Many high-level meetings of security experts and officials in Israel have tried over the past few weeks to come up with policy directives regarding the future of Gaza. This is a positive development, especially because over the past 11 years there has not been a serious review of Israel's strategic goals in Gaza. Even after three wars with Gaza, the Israeli policy has been to leave a weakened Hamas in power.
When the policy of “isolation” (bidul in Hebrew) of Gaza began – after the Hamas coup d'etat against the Palestinian Authority in June 2007 – the basic idea was to advance the peace process in the West Bank and its economic development while closing off Gaza, so that Palestinians could easily see the difference between the two regimes, their interaction and openness to Israel and to the world. Those were the days when Dr. Salam Fayyad was prime minister in Ramallah. Though he was the “darling of the United States and the West” whom some Israelis called “the Palestinian Ben-Gurion,” prosperity and peace did not appear.

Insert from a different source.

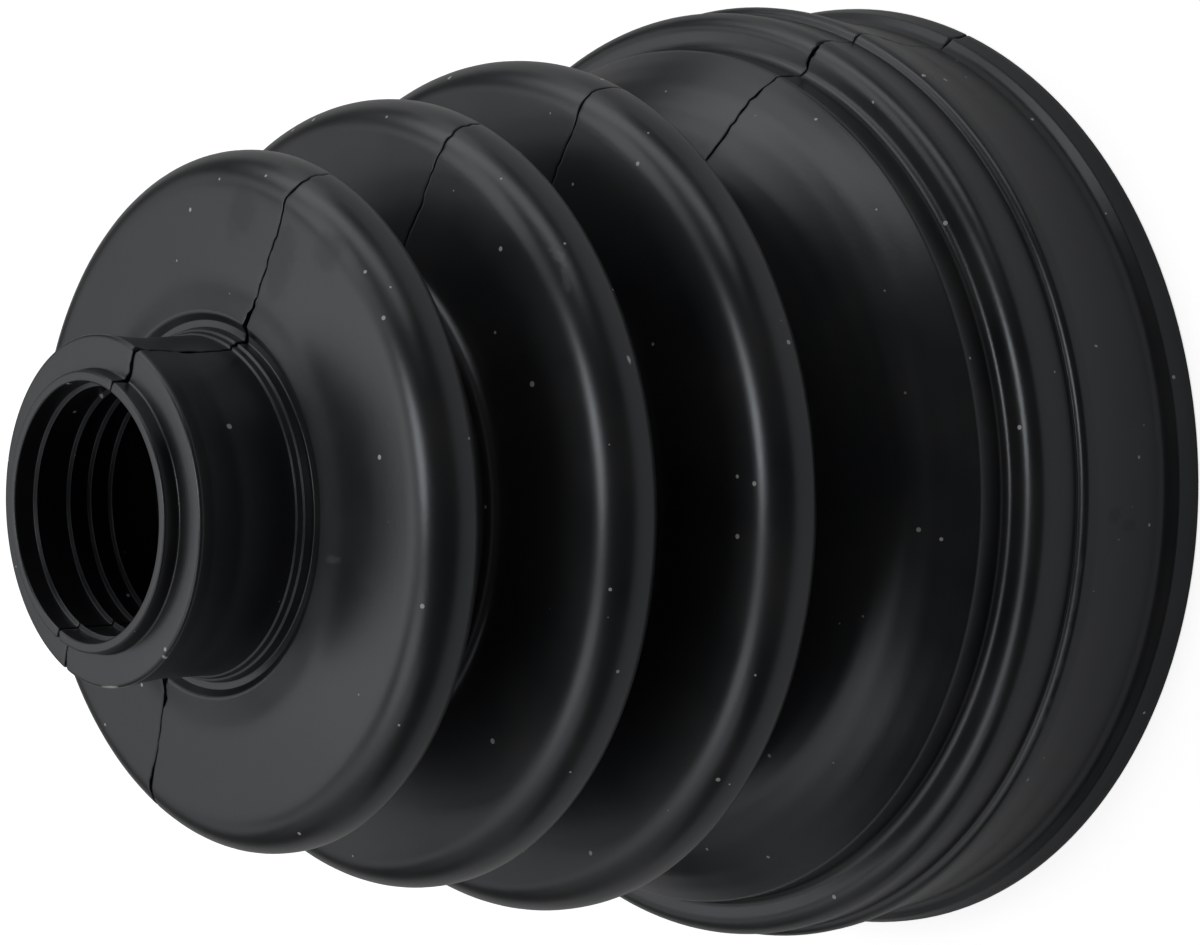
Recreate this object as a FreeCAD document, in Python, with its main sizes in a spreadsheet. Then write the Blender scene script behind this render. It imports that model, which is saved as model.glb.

With each round of violence and war, Hamas grew stronger. As the noose around Gaza tightened, the people of Gaza and the West Bank increased their anger toward Israel, not Hamas. The idea of punishing the people of Gaza for choosing Hamas did not succeed in weakening Hamas's control of Gaza. Hamas grew stronger and the people of Gaza suffered more.
They became the victims of both Hamas and Israel.